54. Thus, for all practical purposes, the Sale Certificate having not been

issued in due process of law to the petitioners, the auction sale never

went through or was finalized. Thus, there is no scope of further

"setting aside" of such sale, which was never finalized in the true

sense of the term.

55. Taking the spirit of the order of the co-ordinate bench dated July 16,

2022, for all practical purposes, it is to be deemed that the sale never

went through due to the conduct of the Bank in accepting the OTS

after the order of the co-ordinate Bench from the borrower and taking

the amount in terms of such OTS.

56. Hence, there cannot be any doubt that the Bank is liable to pay

interest on the sum of Rs.55,19,250/- as per the spirit of the direction

dated July 16, 2021 passed in WPO No.199 of 2021.

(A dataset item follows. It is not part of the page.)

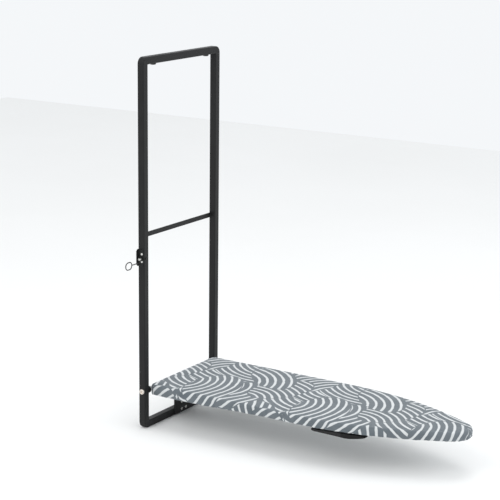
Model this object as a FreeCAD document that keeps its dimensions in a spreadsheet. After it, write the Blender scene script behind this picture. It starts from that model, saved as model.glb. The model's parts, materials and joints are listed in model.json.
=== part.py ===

57. Insofar as the interest thereon is concerned, the SBI has already

deposited the entire amount, to the tune of Rs.55,19,250/-, together

with interest at the rate of 14 per cent per annum from the date of

deposit on July 25, 2018 and in proportion to the amounts deposited

from time to time thereafter with the Registrar, Original Side of this

Court in terms of the order dated May 17, 2022 passed in the present

writ petition. In such view of the matter, the said amount ought to be

disbursed to the petitioner in its entirety, along with the interest

accrued thereon. Since the Registrar, Original Side maintained the

said amount in an interest bearing deposit account with automatic

renewal, the claim of interest of the petitioners till date of receipt of

the amount is satisfied.

58. Accordingly, WPO No.2166 of 2022 is allowed, thereby directing the

Registrar, Original Side to release the entire amount as deposited by

the respondent-Bank with the Registrar, Original Side pursuant to the

direction dated May 17, 2022 passed in the present writ petition,

along with interest accrued thereon, to the petitioners and/or their

duly authorized representative, within one month from date upon

withdrawal of the same from the account where the same has been

deposited. Such disbursal of the amount by the Registrar, Original

Side to the petitioners, however, shall be subject to deduction of all

statutory deductable amounts payable to the Registrar, Original Side

for having rendered the necessary services in depositing such amount

and ancillary expenses.

59. There will be no order as to costs.

60. Urgent certified server copies, if applied for, be issued to the parties

upon compliance of due formalities.

( Sabyasachi Bhattacharyya, J. )

Later:

Learned counsel for the respondents, after delivery of the

judgment, seeks a stay of operation of the above judgment and order

for eight weeks. In order to enable the respondents to prefer an

appeal, stay of operation of the above judgment and order is granted

for a period of thirty days from date.